Work to do
Output, word for word, every line from the start of the listing down to and including the line that contains "oval, in millimetres."; include nothing else.
* * * * *
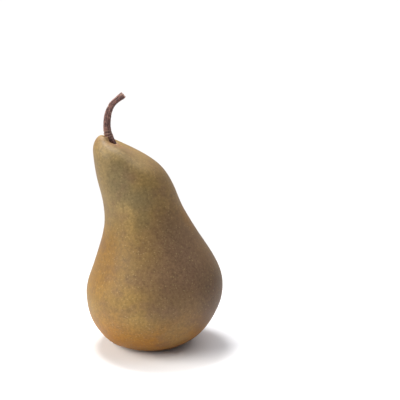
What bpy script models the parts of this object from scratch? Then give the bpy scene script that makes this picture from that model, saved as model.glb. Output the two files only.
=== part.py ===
"""A russet pear, as picked: the fruit, its woody stem and the dried calyx underneath.

Metres, +Z up. The pear stands upright on the flat ring round its calyx basin, at Z = 0, and
the origin is under the middle of its bounding box. Seen from the front, with -Y towards the
viewer, +X is to the right and the neck bends to the left.

The fruit and the calyx are lofts: a stack of closed rings, extruded from one ring to the
next and capped at both ends. The stem is a bevelled curve.
"""

import math
from typing import NamedTuple

import bmesh
import bpy
import numpy as np
from mathutils import Vector

MM = 0.001  # sizes are written in millimetres, and every point is scaled by this once


class Section(NamedTuple):
    """One cross-section of the fruit: an oval, in millimetres.

    height, right and back place its centre. half_width runs left to right, half_depth front
    to back. tilt, in degrees, leans its plane so that its right side is the lower one.
    """

    height: float
    right: float
    back: float
    half_width: float
    half_depth: float
    tilt: float


# The skin, from the ring that the pear stands on to the mouth of the stem's socket. It is 72
# wide at the belly, and the neck leans to the left and a little to the front.
SKIN = (
    Section(0.0, -2.2, 0.0, 12.5, 12.2, 0),
    Section(1.1, -2.2, 0.0, 17.5, 16.2, 0),
    Section(4.4, -2.1, 0.0, 23.5, 22.0, 0),
    Section(9.6, -1.9, 0.0, 28.5, 27.3, 0),
    Section(16.2, -1.6, 0.0, 32.5, 31.6, 0),
    Section(24.0, -0.6, 0.0, 35.2, 34.4, 0),
    Section(32.5, 0.1, 0.0, 35.7, 35.0, 0),
    Section(41.0, 0.6, -0.1, 33.5, 33.0, 0),
    Section(50.0, -0.1, -0.2, 29.7, 29.4, 0),
    Section(59.0, -1.3, -0.4, 25.5, 25.3, 1),
    Section(68.5, -3.3, -0.7, 22.1, 22.1, 2),
    Section(78.5, -6.1, -1.1, 20.4, 20.3, 5),
    Section(87.5, -8.8, -1.5, 20.1, 19.6, 8),
    Section(94.2, -10.6, -1.8, 19.9, 18.9, 13),
    Section(99.9, -12.3, -2.0, 19.1, 17.3, 17),
    Section(104.1, -14.1, -2.1, 16.6, 14.4, 20),
    Section(107.3, -16.8, -2.2, 12.3, 10.2, 23),
    Section(109.4, -19.3, -2.2, 7.9, 6.1, 27),
    Section(110.2, -21.0, -2.2, 4.6, 2.9, 30),
)
SKIN_STEPS = 3  # rings to each stretch between two sections
FRUIT_SIDES = 48

# The underside: the pear rests on a flat ring round a shallow basin.
REST_RING_INNER = 10.0
BASIN_DEPTH = 5.2
BASIN_STEPS = 6

# The soft unevenness of a grown skin: how many waves go round, how far they twist round per
# millimetre of height, how far they stand out as a share of the radius, where they start.
WAVES = (
    (2, 0.020, 0.006, 0.6),
    (3, -0.045, 0.006, 2.1),
    (5, 0.030, 0.003, 4.0),
)
# The five seed chambers show as faint ribs round the base, which fade out up the fruit.
RIBS = 5
RIB_SHARE = 0.012
RIB_FADE = 16.0

# The stem's centreline, as (right, back, height, radius), from its foot in the flesh to its
# cut end. It leaves the fruit leaning left, and curls over to the right.
STEM_LINE = (
    (-19.1, -2.2, 106.2, 1.40),
    (-20.5, -2.3, 109.0, 1.65),
    (-22.2, -2.4, 112.2, 1.95),
    (-23.1, -2.6, 116.0, 1.80),
    (-23.1, -2.7, 120.2, 1.72),
    (-22.5, -2.8, 124.2, 1.62),
    (-21.3, -2.9, 127.3, 1.50),
    (-19.8, -3.0, 129.6, 1.44),
    (-17.6, -3.0, 131.5, 1.50),
    (-14.6, -3.0, 133.9, 1.76),
)
STEM_STEPS = 3
STEM_ROUNDNESS = 5  # a curve's bevel has 4 sides and 2 more for each of these

# The calyx: a small dry cup sunk in the floor of the basin, whose rim is five sepals that
# curl out and down.
CUP_RADIUS = 2.65  # to the middle of its wall
CUP_DEPTH = 2.6
SEPALS = 5
SEPAL_LENGTH = 3.6
SEPAL_CURL = 2.6
SEPAL_THICKNESS = 0.7
NOTCH = 0.12  # how far the wall reaches between two sepals, as a share of their length
POINTS_A_SEPAL = 10
CALYX_SHARES = (0.0, 0.35, 0.55, 0.70, 0.85, 1.0)

GAP = 0.3  # left between two pieces that touch


def spline(rows, steps):
    """Rows of numbers read off one smooth curve through the given rows.

    It is a natural cubic spline, which passes through every row and bends as little as it
    can. Each stretch between two rows is cut into so many steps.
    """
    rows = np.array(rows, float)
    count = len(rows)
    system = np.eye(count)
    bends = np.zeros_like(rows)
    for i in range(1, count - 1):
        system[i, i - 1 : i + 2] = 1, 4, 1
        bends[i] = 6 * (rows[i - 1] - 2 * rows[i] + rows[i + 1])
    bends = np.linalg.solve(system, bends)
    read = []
    for i in range(count - 1):
        for t in np.arange(steps) / steps:
            s = 1 - t
            line = s * rows[i] + t * rows[i + 1]
            bend = (s**3 - s) * bends[i] + (t**3 - t) * bends[i + 1]
            read.append(line + bend / 6)
    read.append(rows[-1])
    return read


def angles(sides):
    """The directions of a ring's points, from +X towards +Y."""
    return [math.tau * i / sides for i in range(sides)]


def unevenness(angle, height):
    """The share by which the skin stands out from its oval section at this place."""
    swell = sum(
        share * math.sin(waves * angle + twist * height + start)
        for waves, twist, share, start in WAVES
    )
    fade = math.exp(-((height / RIB_FADE) ** 2))
    return swell + RIB_SHARE * fade * math.cos(RIBS * angle)


def skin_ring(section, even=False):
    """The ring of one section: a plain oval where it is even, as round the stem."""
    lean = math.radians(section.tilt)
    ring = []
    for angle in angles(FRUIT_SIDES):
        swell = 1 if even else 1 + unevenness(angle, section.height)
        across = section.half_width * swell * math.cos(angle)
        right = section.right + across * math.cos(lean)
        back = section.back + section.half_depth * swell * math.sin(angle)
        height = section.height - across * math.sin(lean)
        ring.append(Vector((right, back, height)))
    return ring


def basin_height(radius):
    """How high the wall of the basin is, this far from its middle."""
    return BASIN_DEPTH * (1 - (radius / REST_RING_INNER) ** 2) ** 2


def base_ring(radius, height):
    """A level ring of the fruit about the middle of its base."""
    foot = SKIN[0]
    return [
        Vector((foot.right + radius * math.cos(a), foot.back + radius * math.sin(a), height))
        for a in angles(FRUIT_SIDES)
    ]


def basin_rings():
    """The hole for the calyx, then the basin from the hole's mouth to the resting ring."""
    hole = CUP_RADIUS + SEPAL_THICKNESS / 2 + GAP
    mouth = basin_height(hole)
    rings = [base_ring(hole, mouth + CUP_DEPTH + GAP)]
    for radius in np.linspace(hole, REST_RING_INNER, BASIN_STEPS + 1):
        rings.append(base_ring(radius, basin_height(radius)))
    return rings


def socket_end():
    """The closed end of the socket that the stem stands in, square to the stem."""
    foot, above = (Vector(row[:3]) for row in STEM_LINE[:2])
    along = (above - foot).normalized()
    ahead = Vector((0, 1, 0))
    side = ahead.cross(along).normalized()
    ahead = along.cross(side)
    radius = STEM_LINE[0][3] + GAP
    return [
        foot - along * GAP + (side * math.cos(a) + ahead * math.sin(a)) * radius
        for a in angles(FRUIT_SIDES)
    ]


def fruit_rings():
    """All the fruit's rings: the basin, the resting ring, the skin and the stem's socket."""
    foot, mouth = SKIN[0], SKIN[-1]
    skin = [skin_ring(Section(*row)) for row in spline(SKIN, SKIN_STEPS)[1:-1]]
    resting = base_ring(foot.half_width, foot.height)
    return [*basin_rings(), resting, *skin, skin_ring(mouth, even=True), socket_end()]


def calyx_ring(reach, side):
    """A ring of the calyx, where its wall has run so far from the floor of the cup.

    reach gives that distance for each angle, and side is 1 on the outer face of the wall, -1
    on the inner one. The wall runs straight down, and past the cup it curls outwards.
    """
    foot = SKIN[0]
    hole = CUP_RADIUS + SEPAL_THICKNESS / 2 + GAP
    floor = basin_height(hole) + CUP_DEPTH
    ring = []
    for angle in angles(SEPALS * POINTS_A_SEPAL):
        run = reach(angle)
        turn = max(0.0, run - CUP_DEPTH) / SEPAL_CURL
        proud = side * SEPAL_THICKNESS / 2
        out = CUP_RADIUS + SEPAL_CURL * (1 - math.cos(turn)) + proud * math.cos(turn)
        drop = min(run, CUP_DEPTH) + SEPAL_CURL * math.sin(turn) - proud * math.sin(turn)
        right = foot.right + out * math.cos(angle)
        back = foot.back + out * math.sin(angle)
        ring.append(Vector((right, back, floor - drop)))
    return ring


def calyx_rings():
    """The calyx's rings: down its outside to the tips of the sepals, and back up inside."""

    def reach(share, start=0.0):
        def at(angle):
            pointed = 0.5 + 0.5 * math.cos(SEPALS * angle)
            tip = CUP_DEPTH + SEPAL_LENGTH * (NOTCH + (1 - NOTCH) * pointed)
            return start + share * (tip - start)

        return at

    outside = [calyx_ring(reach(share), 1) for share in CALYX_SHARES]
    inside = [calyx_ring(reach(share, SEPAL_THICKNESS), -1) for share in CALYX_SHARES]
    return outside + inside[::-1]


def material(name, colour, roughness):
    """A plain surface, with a linear colour."""
    made = bpy.data.materials.new(name)
    made.use_nodes = True
    surface = made.node_tree.nodes["Principled BSDF"]
    surface.inputs["Base Color"].default_value = (*colour, 1)
    surface.inputs["Roughness"].default_value = roughness
    surface.inputs["Metallic"].default_value = 0.0
    return made


def add(name, data, finish):
    """An object with this mesh or curve, in the scene."""
    data.materials.append(finish)
    made = bpy.data.objects.new(name, data)
    bpy.context.scene.collection.objects.link(made)
    return made


def extrude_ring(shape, ring, points):
    """Extrude a closed ring of corners, and move the new ring to these points."""
    edges = [shape.edges.get(pair) for pair in zip(ring, ring[1:] + ring[:1])]
    fresh = set(bmesh.ops.extrude_edge_only(shape, edges=edges)["geom"])
    new_ring = []
    for corner, point in zip(ring, points):
        new = next(e.other_vert(corner) for e in corner.link_edges if e.other_vert(corner) in fresh)
        new.co = point * MM
        new_ring.append(new)
    return new_ring


def loft(name, rings, finish):
    """A solid that starts as a capped circle and is extruded from each ring to the next."""
    shape = bmesh.new()
    ring = bmesh.ops.create_circle(shape, cap_ends=True, radius=1, segments=len(rings[0]))["verts"]
    for corner, point in zip(ring, rings[0]):
        corner.co = point * MM
    for points in rings[1:]:
        ring = extrude_ring(shape, ring, points)
    bmesh.ops.contextual_create(shape, geom=ring)
    bmesh.ops.recalc_face_normals(shape, faces=shape.faces)
    mesh = bpy.data.meshes.new(name)
    shape.to_mesh(mesh)
    shape.free()
    mesh.shade_smooth()
    mesh.set_sharp_from_angle(angle=math.radians(40))
    return add(name, mesh, finish)


def stalk(name, rows, finish):
    """A round stalk along a curve, with its own radius at each point and a flat end."""
    curve = bpy.data.curves.new(name, "CURVE")
    curve.dimensions = "3D"
    curve.bevel_depth = MM
    curve.bevel_resolution = STEM_ROUNDNESS
    curve.use_fill_caps = True
    line = curve.splines.new("POLY")
    line.points.add(len(rows) - 1)
    for point, row in zip(line.points, rows):
        point.co = (*(value * MM for value in row[:3]), 1)
        point.radius = row[3]
    return add(name, curve, finish)


def main():
    for old in list(bpy.data.objects):
        bpy.data.objects.remove(old, do_unlink=True)
    loft("fruit", fruit_rings(), material("russet_skin", (0.36, 0.25, 0.10), 0.5))
    stalk("stem", spline(STEM_LINE, STEM_STEPS), material("stem_wood", (0.10, 0.05, 0.045), 0.7))
    loft("calyx", calyx_rings(), material("dry_sepal", (0.12, 0.075, 0.05), 0.8))


main()
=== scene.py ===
# %% [markdown]
# # A russet pear
#
# One pear, as picked, on a pale table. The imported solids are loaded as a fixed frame, and
# finer pieces are modelled over them: the fruit's skin, the woody stem, and the dried calyx
# in the hollow underneath. Lengths are in metres, and MM turns millimetres into them.

import math
import random

import bmesh
import bpy
import numpy as np
from mathutils import Matrix, Vector, noise


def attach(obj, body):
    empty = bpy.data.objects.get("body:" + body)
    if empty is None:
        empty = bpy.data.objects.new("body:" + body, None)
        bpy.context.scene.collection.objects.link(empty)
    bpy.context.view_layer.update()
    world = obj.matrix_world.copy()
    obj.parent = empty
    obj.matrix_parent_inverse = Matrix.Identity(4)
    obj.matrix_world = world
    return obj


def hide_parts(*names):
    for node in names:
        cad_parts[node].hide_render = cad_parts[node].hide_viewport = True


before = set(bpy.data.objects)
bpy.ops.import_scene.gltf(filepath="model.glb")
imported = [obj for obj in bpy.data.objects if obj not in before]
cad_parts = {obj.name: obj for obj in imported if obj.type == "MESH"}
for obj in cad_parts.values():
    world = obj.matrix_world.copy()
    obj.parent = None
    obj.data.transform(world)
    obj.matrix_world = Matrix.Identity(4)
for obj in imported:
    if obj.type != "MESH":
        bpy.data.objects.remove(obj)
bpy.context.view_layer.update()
MM = 0.001
print("nodes:", sorted(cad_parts))

# %% [markdown]
# ## Picking a piece up and putting it down
#
# Everything below is modelled as by hand: a primitive is added, and edit mode's extrude,
# scale, rotate and move shape it. An operator acts on all that is selected, so each step
# first lets go of everything and then picks what it needs. A new piece is settled at once:
# its place goes into its mesh, and its object stays at the origin, so that patterns measured
# from the object stay where they are.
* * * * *
Task answer
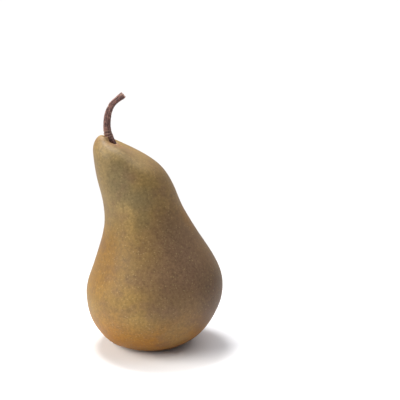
What bpy script models the parts of this object from scratch? Then give the bpy scene script that makes this picture from that model, saved as model.glb. Output the two files only.
=== part.py ===
"""A russet pear, as picked: the fruit, its woody stem and the dried calyx underneath.

Metres, +Z up. The pear stands upright on the flat ring round its calyx basin, at Z = 0, and
the origin is under the middle of its bounding box. Seen from the front, with -Y towards the
viewer, +X is to the right and the neck bends to the left.

The fruit and the calyx are lofts: a stack of closed rings, extruded from one ring to the
next and capped at both ends. The stem is a bevelled curve.
"""

import math
from typing import NamedTuple

import bmesh
import bpy
import numpy as np
from mathutils import Vector

MM = 0.001  # sizes are written in millimetres, and every point is scaled by this once


class Section(NamedTuple):
    """One cross-section of the fruit: an oval, in millimetres.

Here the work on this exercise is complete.